= Earl of Leinster =

Cholmondeley arms: Gules, in chief two esquire's helmets argent in base a garb or.

Earl of Leinster was a title in the Peerage of Ireland. It was created on 3 March 1646 for Robert Cholmondeley. He had already been created a baronet, of Cholmondeley in the County of Chester, in the Baronetage of England on 29 June 1611, and Viscount Cholmondeley in the Peerage of Ireland on 2 July 1628. He was created Baron Cholmondeley in the Peerage of England on 1 September 1648. Lord Leinster died childless in 1659 and the titles became extinct.
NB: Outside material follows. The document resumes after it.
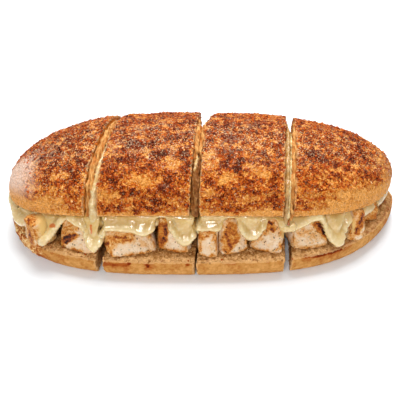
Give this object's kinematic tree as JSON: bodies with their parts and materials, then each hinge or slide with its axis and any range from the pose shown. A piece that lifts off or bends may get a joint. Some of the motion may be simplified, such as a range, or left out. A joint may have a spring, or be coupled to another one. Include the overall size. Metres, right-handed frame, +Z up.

However, the viscountcy of Cholmondeley was revived two years later in favour of his nephew Robert Cholmondeley (son of Hugh Cholmondeley), who is the ancestor of the Marquesses of Cholmondeley. Also, the Earl's other brother Thomas Cholmondeley was the ancestor of the Barons Delamere.

The family surname is pronounced "Chumley".

==Earls of Leinster (1646)==
- Robert Cholmondeley, 1st Earl of Leinster (1584–1659)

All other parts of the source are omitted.